Essential to the leisure park is the cinema. In 1994, UK cinemas admitted 120 million people - more than double the number of admissions in 1985, when the first multiplex opened in Milton Keynes. All the major UK cinema operators - Rank Odeon, Cine UK, Warners, UCI, Virgin/MGM - are moving into leisure parks. Peter Dobson, managing director of Warner Brothers Theatres UK, said: "This is such a successful concept. Rather than just see one film, a family can arrive at 1.30pm and not leave until 9pm because there is so much to do. All the cinema operators are getting into this. It is the easiest way to get planning permission."

But for all the many attractions and their popularity with consumers, there are doubts about their impact. In Finchley, for instance, the leisure park has been welcomed by some, but feared by others. Families, groups of office staff, and teenagers flock there for a night out. As one youngster said: "It's the biggest thing ever to hit Finchley. Until the bowling alley opened, there was nothing for us to do after school. Now, we're queuing up to come here."

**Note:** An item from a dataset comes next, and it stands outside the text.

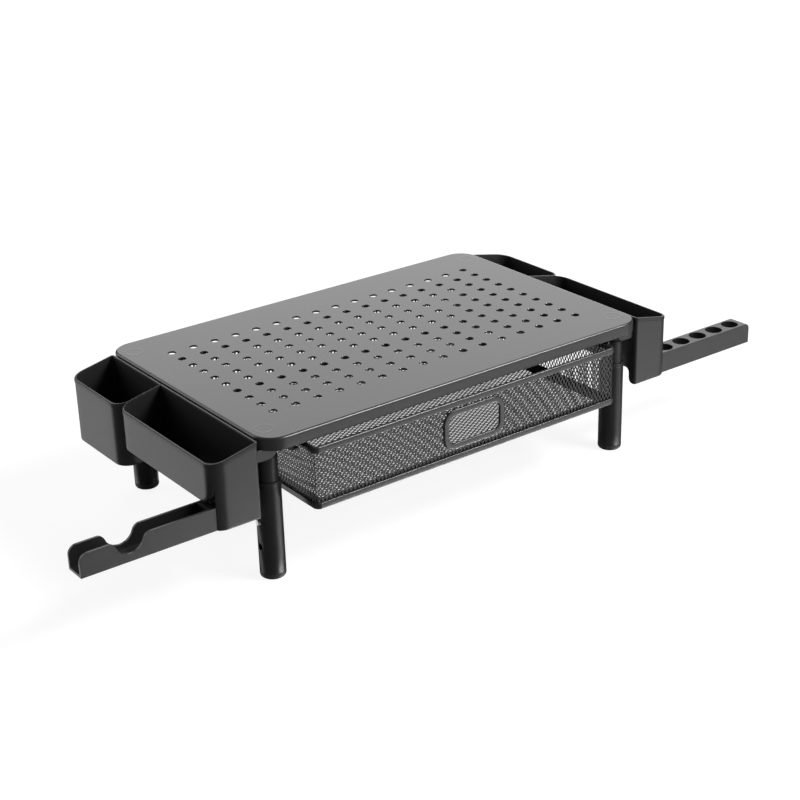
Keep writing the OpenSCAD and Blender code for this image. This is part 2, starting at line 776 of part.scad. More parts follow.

But the local conservationist body, the Finchley Society, voiced concern over its impact on the town centre and the demolition of the Finchley Lido, a charming Art Deco outdoor pool used to host water polo at the 1945 London Olympics. In its place is the leisure park including blander indoor and outdoor pools.

The Finchley Society's concern reflects other conservationists' fear that few people have woken up to the impact of the leisure park on towns and the countryside.

Neil Sinden, of the Council for the Protection of Rural England said: "There is an urgent need to do more to counter the trend of these leisure parks. They are taking vitality away from town centres, but there is little sign of the Government really grasping the nettle."